> _DIRECTIONS FOR THIS TASK_:
Would you quote the material below from its first line through the line containing "return -WALL_INSET +", exactly and with both ends included?

Begin

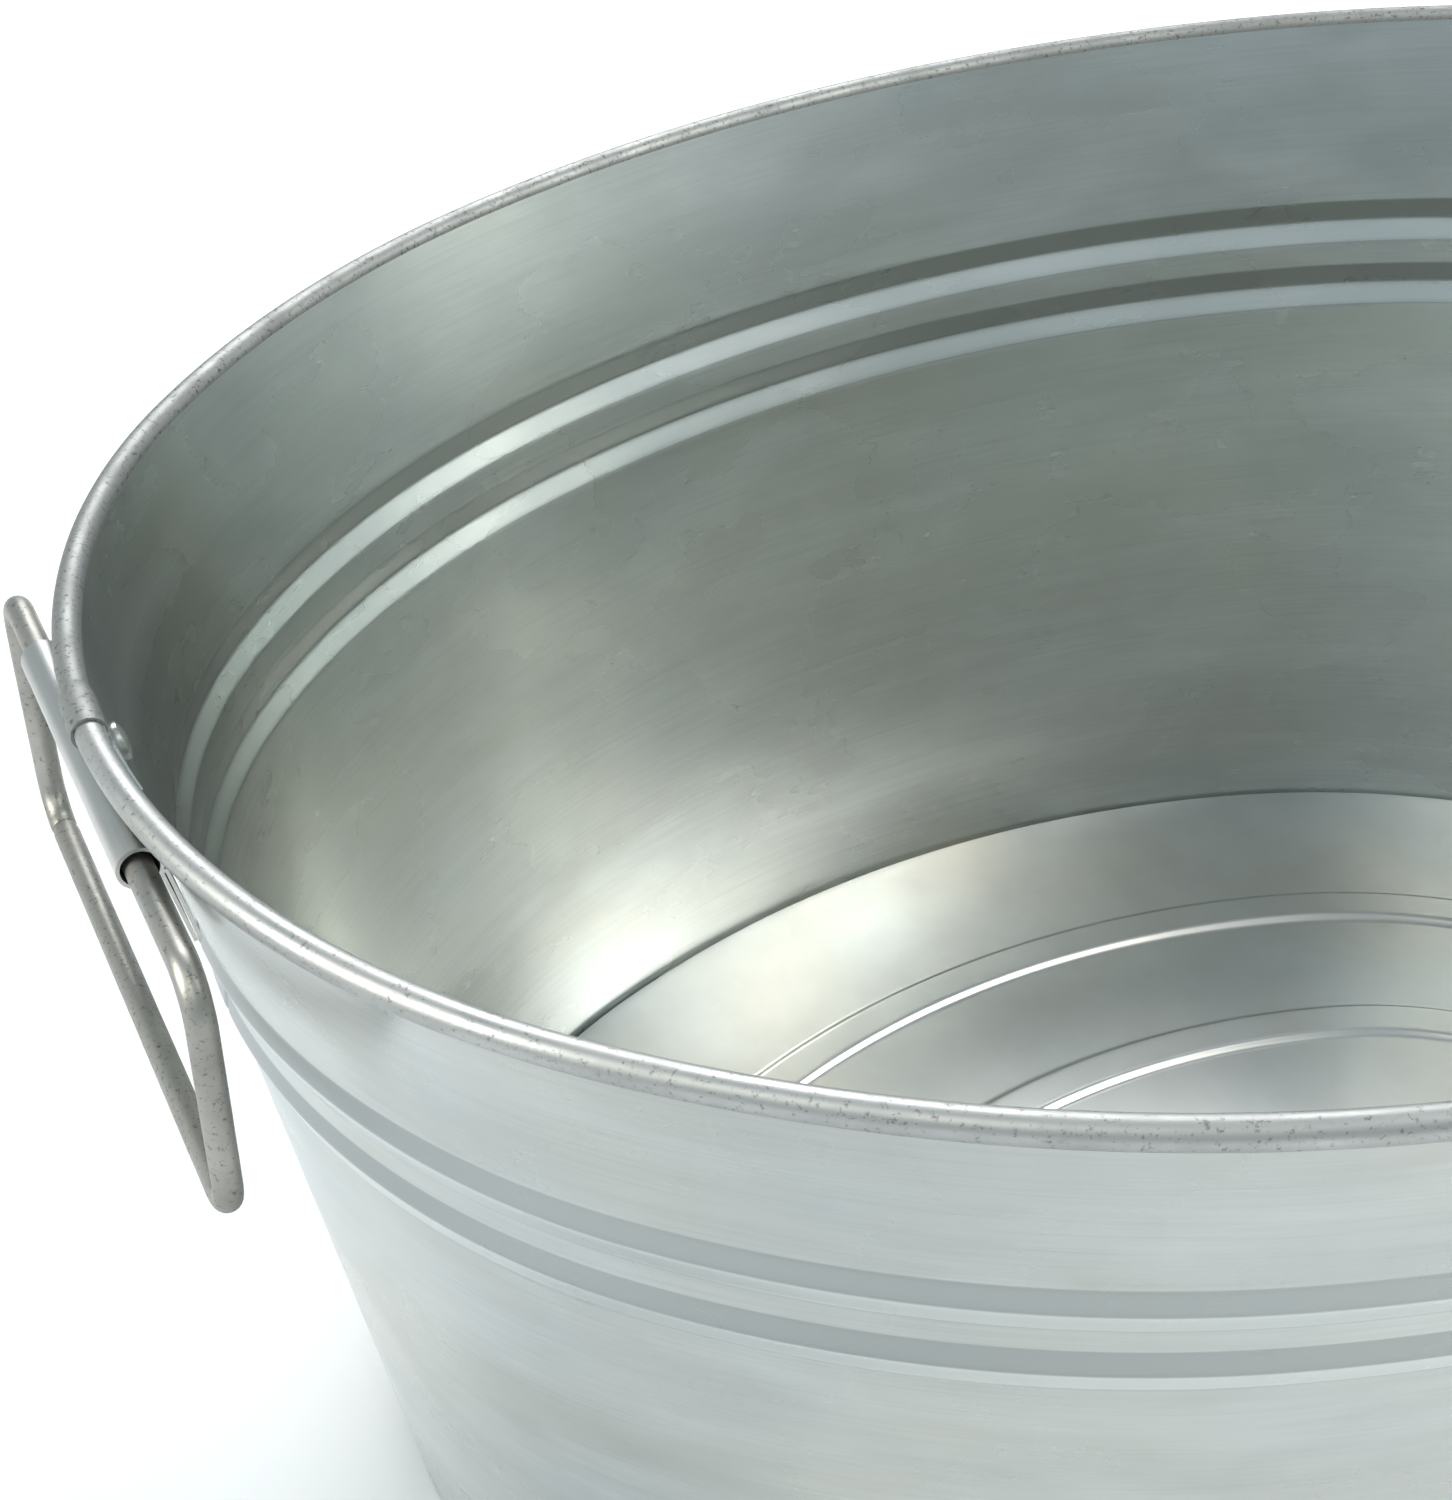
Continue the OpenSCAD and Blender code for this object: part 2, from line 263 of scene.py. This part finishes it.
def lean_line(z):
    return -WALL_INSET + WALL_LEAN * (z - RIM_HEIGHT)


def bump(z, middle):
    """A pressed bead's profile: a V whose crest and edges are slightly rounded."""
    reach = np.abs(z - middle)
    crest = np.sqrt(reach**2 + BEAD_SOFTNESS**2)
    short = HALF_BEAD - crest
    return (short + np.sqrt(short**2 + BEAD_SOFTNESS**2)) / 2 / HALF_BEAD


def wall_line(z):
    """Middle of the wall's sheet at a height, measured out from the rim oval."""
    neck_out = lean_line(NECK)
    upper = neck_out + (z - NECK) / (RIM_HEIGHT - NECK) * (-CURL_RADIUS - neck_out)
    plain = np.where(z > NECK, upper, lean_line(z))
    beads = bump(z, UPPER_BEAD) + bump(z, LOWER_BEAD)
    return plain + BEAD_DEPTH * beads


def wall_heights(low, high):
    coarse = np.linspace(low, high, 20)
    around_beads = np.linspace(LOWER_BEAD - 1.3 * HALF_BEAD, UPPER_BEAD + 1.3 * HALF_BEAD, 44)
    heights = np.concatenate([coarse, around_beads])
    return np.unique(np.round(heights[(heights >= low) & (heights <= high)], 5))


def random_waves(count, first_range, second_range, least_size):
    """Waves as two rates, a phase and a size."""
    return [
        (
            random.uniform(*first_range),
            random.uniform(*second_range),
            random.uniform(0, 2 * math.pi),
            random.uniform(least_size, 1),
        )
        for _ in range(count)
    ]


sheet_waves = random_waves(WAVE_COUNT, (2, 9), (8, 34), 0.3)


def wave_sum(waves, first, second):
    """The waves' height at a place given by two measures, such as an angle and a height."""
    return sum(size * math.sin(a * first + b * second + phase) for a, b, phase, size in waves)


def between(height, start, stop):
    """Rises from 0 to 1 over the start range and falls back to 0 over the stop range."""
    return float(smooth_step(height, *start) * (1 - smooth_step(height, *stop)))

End

> _SOLVED EXERCISE_:
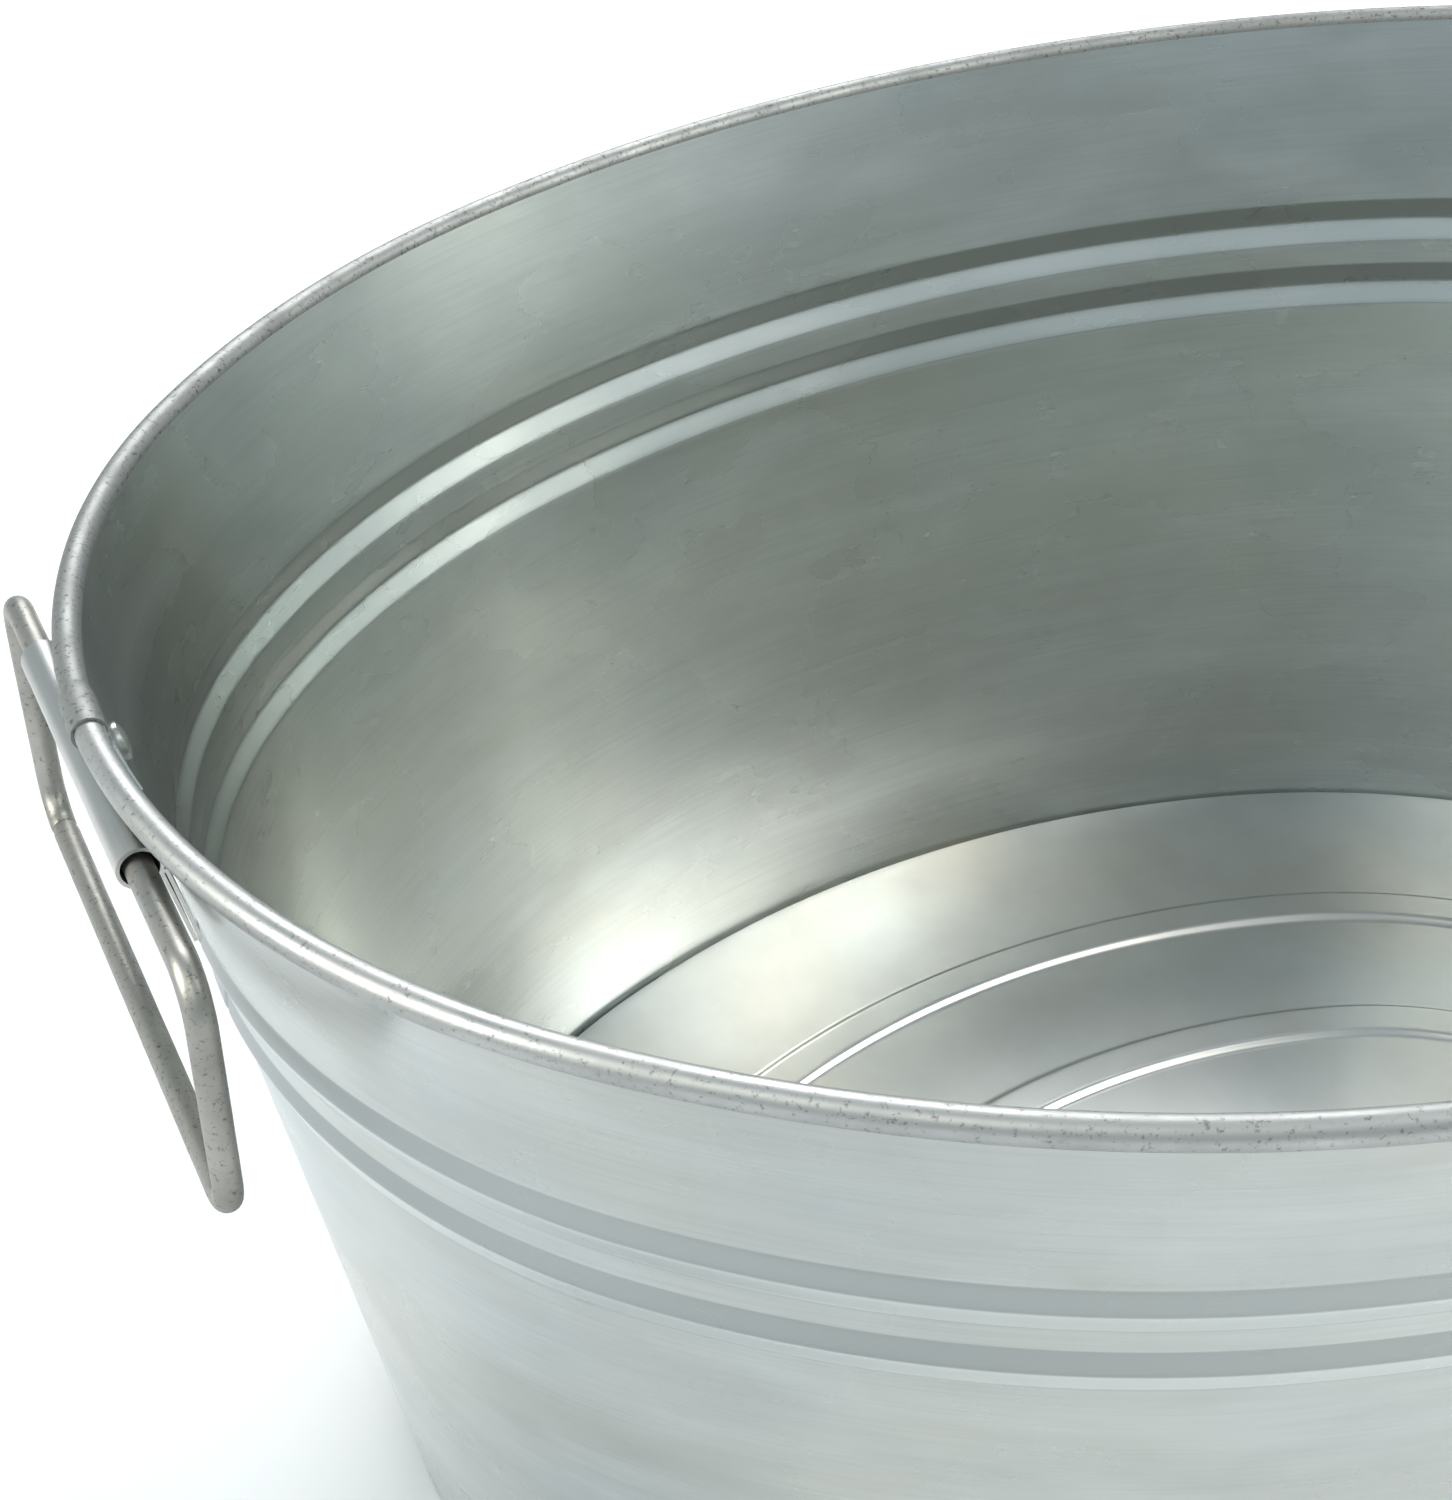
Continue the OpenSCAD and Blender code for this object: part 2, from line 263 of scene.py. This part finishes it.
def lean_line(z):
    return -WALL_INSET + WALL_LEAN * (z - RIM_HEIGHT)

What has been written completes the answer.